AIM OF THE TASK
Keep to the lines between the one holding "obj.data.transform(world)" and the one holding "SNAPS_AT = (77.0, 106.0)", inclusive, and write them out exactly.

INFORMATION SUPPLIED

◇ ◇ ◇ ◇

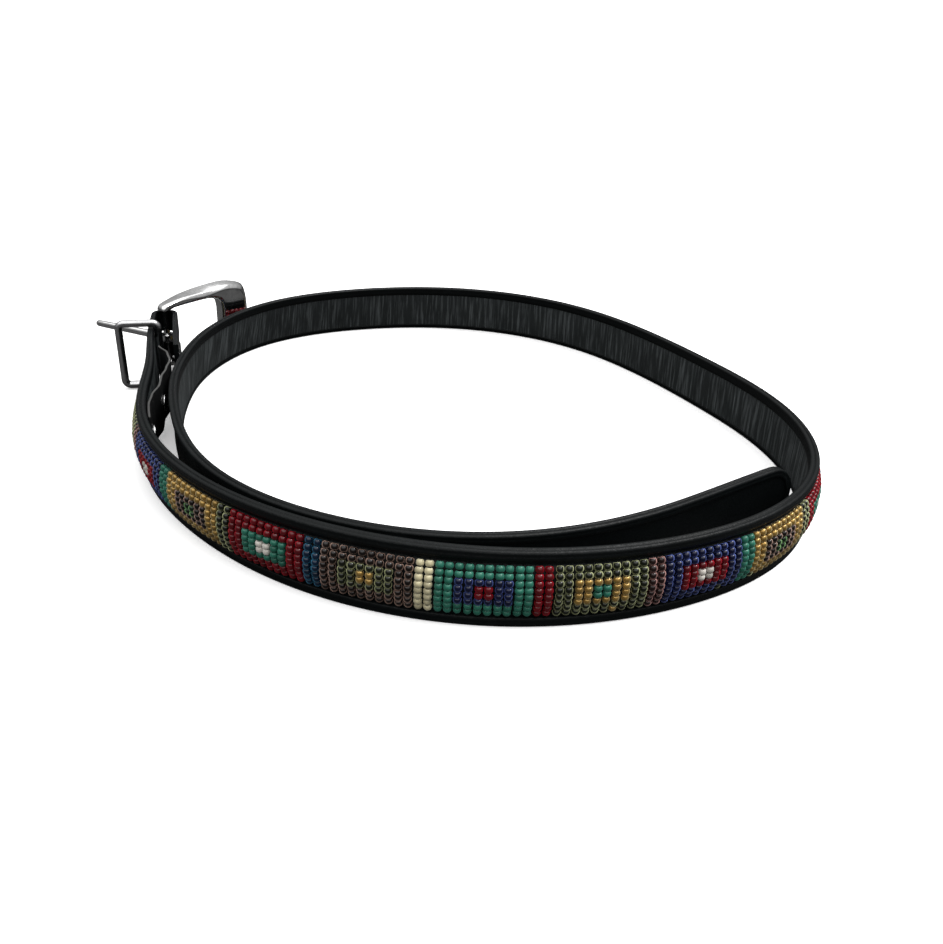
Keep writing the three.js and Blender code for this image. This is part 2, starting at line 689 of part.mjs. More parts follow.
function makeBuckleFrame() {
  const { outer, inner } = frameOutlines();
  const steps = FRAME_SECTIONS.length * 2 * 3;
  const rings = [];
  for (let i = 0; i < steps; i++) {
    const o = outer.getPoint(i / steps);
    const n = inner.getPoint(i / steps);
    const bar = THREE.MathUtils.clamp(o.z, 0, 1);
    rings.push(frameRing(new THREE.Vector2(o.x, o.y), new THREE.Vector2(n.x, n.y), bar));
  }
  return namedMesh("buckle_frame", loft(rings, true), 0xc4c7ca, 0.12, 1);
}

// Tongue: a tapered rod with an eye round the heel bar.
function makeTongue() {
  const eyeInner = HEEL_BAR / 2 + CLEARANCE;
  const eyeOuter = eyeInner + TONGUE_EYE_WALL;
  const half = TONGUE_WIDTH / 2;
  const eyeProfile = [
    [eyeInner, -half],
    [eyeOuter, -half],
    [eyeOuter, half],
    [eyeInner, half],
    [eyeInner, -half],
  ].map(([x, y]) => new THREE.Vector2(x, y));
  const eye = new THREE.LatheGeometry(eyeProfile, 20);
  const way = turned(LINE_OF_STRAP, TONGUE_SWING);
  const side = new THREE.Vector3().crossVectors(UP, way);
  const middle = heelPoint().setZ(TONGUE_HEIGHT);
  placed(eye, middle, way, UP, side.clone().negate());
  const rod = [];
  const sections = [
    { share: 0, size: 0.9 },
    { share: 0.25, size: 1.0 },
    { share: 0.7, size: 0.94 },
    { share: 0.95, size: 0.88 },
    { share: 0.985, size: 0.7 },
    { share: 1, size: 0.35 },
  ];
  const from = eyeInner + TONGUE_EYE_WALL * 0.4;
  for (const { share, size } of sections) {
    const centre = middle.clone().addScaledVector(way, THREE.MathUtils.lerp(from, TONGUE_LENGTH, share));
    const ring = [];
    for (let k = 0; k < 12; k++) {
      const angle = (k / 12) * 2 * Math.PI;
      ring.push(
        centre
          .clone()
          .addScaledVector(side, half * 0.9 * size * Math.cos(angle))
          .addScaledVector(UP, half * size * Math.sin(angle)),
      );
    }
    rod.push(ring);
  }
  const solid = solidOf(eye).add(solidOf(loft(rod)));
  return namedMesh("tongue", geometryOf(solid), 0xc4c7ca, 0.15, 1);
}

// Keeper: a closed rectangle of round wire, whose inner upright side lies in the fold against the strap.
function makeKeeper() {
  const station = stationAt(KEEPER_AT);
  const wire = KEEPER_WIRE / 2;
  const inner = -(thicknessAt(KEEPER_AT) / 2 + CLEARANCE + wire);
  const outer = inner + KEEPER_DEPTH;
  const low = KEEPER_CLEAR_OF_FLOOR + wire;
  const high = station.lift + STRAP_WIDTH + 2 * CLEARANCE + wire;
  const corners = [
    { x: outer - KEEPER_CORNER, z: low + KEEPER_CORNER, from: -90 },
    { x: outer - KEEPER_CORNER, z: high - KEEPER_CORNER, from: 0 },
    { x: inner + KEEPER_CORNER, z: high - KEEPER_CORNER, from: 90 },
    { x: inner + KEEPER_CORNER, z: low + KEEPER_CORNER, from: 180 },
  ];
  const rings = [];
  for (const corner of corners) {
    for (let i = 0; i <= 4; i++) {
      const bend = directionOf(corner.from + 22.5 * i);
      const ring = [];
      for (let k = 0; k < 12; k++) {
        const angle = (k / 12) * 2 * Math.PI;
        const reach = KEEPER_CORNER + wire * Math.cos(angle);
        ring.push(
          station.point
            .clone()
            .addScaledVector(station.outward, corner.x + bend.x * reach)
            .addScaledVector(station.way, wire * Math.sin(angle))
            .setZ(corner.z + bend.y * reach),
        );
      }
      rings.push(ring);
    }
  }
  return namedMesh("keeper_loop", loft(rings, true), 0xc9ccd0, 0.15, 1);
}

const belt = new THREE.Group();
belt.add(makeStrap());
belt.add(makeLining());
belt.add(makeBeadPanel());
belt.add(makeSnapLeaf());
SNAPS_AT.forEach((along, i) => belt.add(makeSnapCap(i + 1, along)));
belt.add(makeBuckleFrame());
belt.add(makeTongue());
belt.add(makeKeeper());

// The origin goes to the middle of the footprint.
const extent = new THREE.Box3().setFromObject(belt);
const footprint = extent.getCenter(new THREE.Vector3());
belt.position.set(-footprint.x, -footprint.y, -extent.min.z);

export default belt;
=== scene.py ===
import math

import bpy
import numpy as np
from mathutils import Matrix


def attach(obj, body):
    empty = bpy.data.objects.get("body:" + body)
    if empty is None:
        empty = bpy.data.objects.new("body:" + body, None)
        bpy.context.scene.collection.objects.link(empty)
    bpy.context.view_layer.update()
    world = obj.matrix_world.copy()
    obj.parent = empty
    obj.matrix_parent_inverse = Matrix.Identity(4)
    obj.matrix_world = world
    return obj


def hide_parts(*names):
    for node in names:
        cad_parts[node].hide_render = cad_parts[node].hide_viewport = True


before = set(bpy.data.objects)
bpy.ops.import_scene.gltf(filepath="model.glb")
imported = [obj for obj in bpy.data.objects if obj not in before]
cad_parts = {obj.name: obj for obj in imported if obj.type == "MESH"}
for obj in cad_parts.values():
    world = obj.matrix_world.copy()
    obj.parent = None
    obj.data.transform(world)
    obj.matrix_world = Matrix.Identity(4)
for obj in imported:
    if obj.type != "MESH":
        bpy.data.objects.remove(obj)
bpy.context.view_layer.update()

# Strap
STRAP_LENGTH = 1250.0
STRAP_WIDTH = 25.0
STRAP_THICKNESS = 3.6
TIP_LENGTH = 12.5
UPPER_RIM = 2.9
LOWER_RIM = 3.2
CHANNEL_DEPTH = 1.2
PLAIN_GROOVE = 0.4
UPPER_LINING_RIM = 4.2
LOWER_LINING_RIM = 2.4
LINING_RECESS = 1.2
LINING_STANDS_IN = 0.1
RECESS_BEGINS = (18.2, 19.2)  # the lining's recess deepens between these distances from the fold
RECESS_FADES = (1.2, 2.2)  # and ends between these distances past the lining
CHANNEL_FADES = (1.4, 2.4)  # the bead channel deepens and ends between these distances past the beading
RIM_CREASE = 0.16  # depth of the crease beside the rolled edge
EDGE_SHARE = 0.24  # each rolled edge takes up at most this share of the strap's height
ROLL_SHARE = 0.535  # each edge is two rolls, this share of half the thickness in radius, with a seam between
CLEARANCE = 0.3

# Buckle end
FOLD_SPACING = 9.8
LEAF_THICKNESS = 2.2
LEAF_WIDTH = 23.2
RETURN_LENGTH = 42.0
RETURN_SPREAD = 1.4
FULL_WIDTH_AT = 14.0
FULL_THICKNESS_AT = 82.0
END_LIFT = 5.2
LIFT_RUN = 200.0
SNAP_LEAF_THICKNESS = 1.0
SNAP_LEAF_WIDTH = 20.0
SNAP_DIAMETER = 7.0
SNAP_HEIGHT = 1.7
SNAPS_AT = (77.0, 106.0)

# Beadwork
BEADING_START = 83.0
COLUMN_PITCH = 2.92
COLUMN_COUNT = 274
FIRST_COLUMN = -36  # columns are counted from the first one of block C
BEADING_BOTTOM = 4.3
BEADING_TOP = 20.5
BEADING_EDGE = 0.6
BEADING_CROWN = 2.6
BEADS_PER_COLUMN = 8
BEAD_WIDTH = 2.66
BEAD_LENGTH = 2.02
BEAD_WALL = 0.44  # half the thickness of a bead's wall, as a share of its radius
STRAY_BEADS = 0.006  # share of the beads that were strung in a wrong colour
COLUMN_SHIFT = (0.9, -0.8)  # how far the columns stand from even places, at both ends of SHIFT_BETWEEN
SHIFT_BETWEEN = (20.0, 130.0)  # distances from the beading's start

# Buckle, tongue and keeper
HEEL_BAR = 3.2
FRAME_LENGTH = 50.0
FRAME_HEIGHT = 37.8
FRAME_DEPTH = 6.4
FRONT_BOW = 100.0
BACK_BOW = 300.0
FULLEST_AT = 0.42
FRAME_BEVEL = 2.6
WINDOW_LENGTH = 33.0
WINDOW_HEIGHT = 25.6
FRAME_CLEAR_OF_FLOOR = 0.35
FRAME_SWING = -49.5
TONGUE_LENGTH = 44.0
TONGUE_WIDTH = 3.8
TONGUE_SWING = 54.0
TONGUE_DROP = 1.3
TONGUE_EYE_WALL = 1.4
SLOT_HEIGHT = 5.6
SLOT_REACH = 8.5
KEEPER_AT = 22.5
KEEPER_WIRE = 3.4
KEEPER_DEPTH = 17.0
KEEPER_CORNER = 2.6
KEEPER_CLEAR_OF_FLOOR = 0.25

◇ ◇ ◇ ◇

RESULT
    obj.data.transform(world)
    obj.matrix_world = Matrix.Identity(4)
for obj in imported:
    if obj.type != "MESH":
        bpy.data.objects.remove(obj)
bpy.context.view_layer.update()

# Strap
STRAP_LENGTH = 1250.0
STRAP_WIDTH = 25.0
STRAP_THICKNESS = 3.6
TIP_LENGTH = 12.5
UPPER_RIM = 2.9
LOWER_RIM = 3.2
CHANNEL_DEPTH = 1.2
PLAIN_GROOVE = 0.4
UPPER_LINING_RIM = 4.2
LOWER_LINING_RIM = 2.4
LINING_RECESS = 1.2
LINING_STANDS_IN = 0.1
RECESS_BEGINS = (18.2, 19.2)  # the lining's recess deepens between these distances from the fold
RECESS_FADES = (1.2, 2.2)  # and ends between these distances past the lining
CHANNEL_FADES = (1.4, 2.4)  # the bead channel deepens and ends between these distances past the beading
RIM_CREASE = 0.16  # depth of the crease beside the rolled edge
EDGE_SHARE = 0.24  # each rolled edge takes up at most this share of the strap's height
ROLL_SHARE = 0.535  # each edge is two rolls, this share of half the thickness in radius, with a seam between
CLEARANCE = 0.3

# Buckle end
FOLD_SPACING = 9.8
LEAF_THICKNESS = 2.2
LEAF_WIDTH = 23.2
RETURN_LENGTH = 42.0
RETURN_SPREAD = 1.4
FULL_WIDTH_AT = 14.0
FULL_THICKNESS_AT = 82.0
END_LIFT = 5.2
LIFT_RUN = 200.0
SNAP_LEAF_THICKNESS = 1.0
SNAP_LEAF_WIDTH = 20.0
SNAP_DIAMETER = 7.0
SNAP_HEIGHT = 1.7
SNAPS_AT = (77.0, 106.0)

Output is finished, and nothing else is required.